La lutte contre le cartel des employeurs, du gouvernement, des
syndicats et des comités d’entreprise doit commencer par le principe de la
défense de tous les emplois et salaires. Toute tentative de faire payer les
travailleurs doit être absolument rejetée. Les travailleurs ne sont pas
responsables de la crise du capitalisme. Ils n’ont pas participé aux transactions
spéculatives et n’ont pas engrangé des millions de dollars.
Pour mener une telle lutte, il est nécessaire de construire
des comités d’usine qui feront revivre la tradition des conseils ouvriers et
qui fonctionneront de façon complètement indépendante des syndicats actuels. De
tels comités doivent entrer en relation avec les travailleurs des autres usines
et des autres pays.
Lorsque les fonctionnaires des syndicats déclarent que la
défense des emplois et des salaires n’est plus possible dans le cadre des
rapports sociaux actuels, il faut en tirer la conclusion que les rapports
sociaux doivent être transformés.
Les principales compagnies et banques doivent devenir
propriété publique et des structures démocratiques doivent être fondées pour
prendre des décisions dans l’intérêt de la majorité des travailleurs et de la
population dans son ensemble. Ce n’est que sur cette base qu’il sera possible
de défendre les unités de production modernes et d’organiser la production dans
l’intérêt de la société dans son ensemble.
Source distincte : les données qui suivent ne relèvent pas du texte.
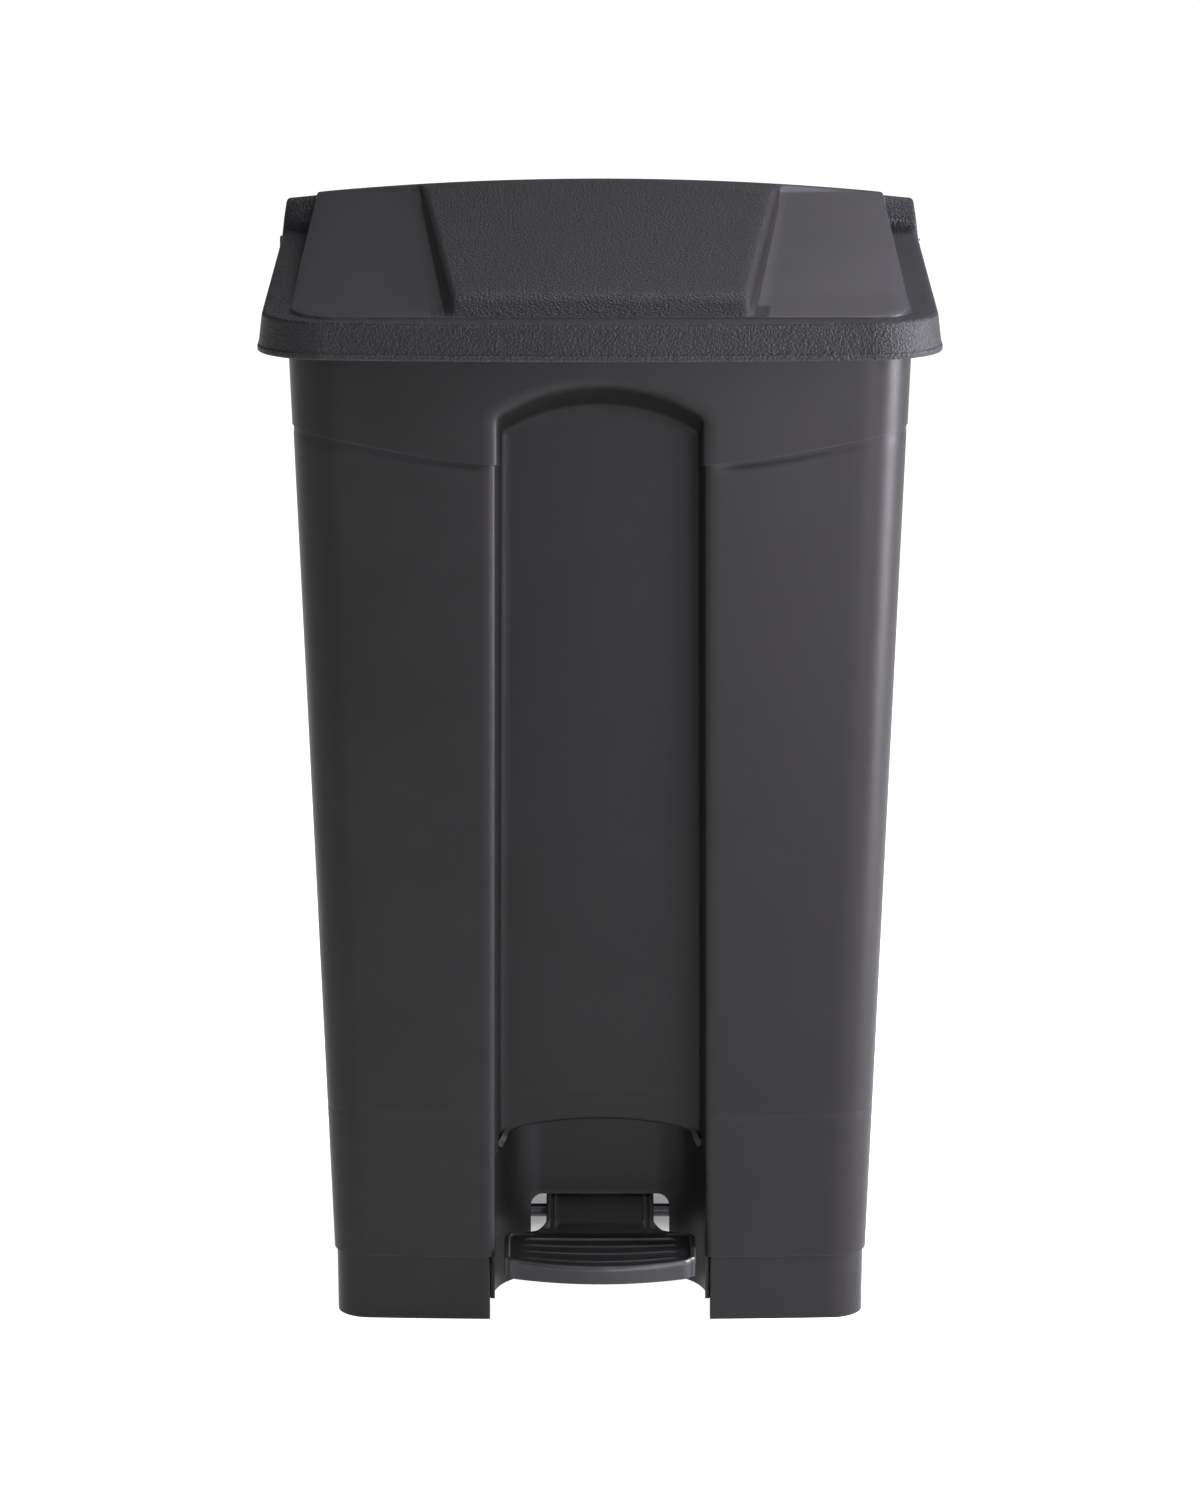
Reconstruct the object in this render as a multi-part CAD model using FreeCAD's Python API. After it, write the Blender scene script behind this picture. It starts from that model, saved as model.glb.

Une rébellion contre l’appareil corrompu des syndicats est
absolument nécessaire pour fonder de nouvelles organisations de masse
démocratiques. Cela demande un programme socialiste international et la
construction de partis qui chercheront à unir les travailleurs sur une base
internationale contre le capitalisme et pour la création des Etats unis
socialistes d’Europe. C’est le programme que défend le Comité international de
la Quatrième Internationale et sa section allemande, le Parti pour l’égalité
sociale, dans les élections européennes actuelles.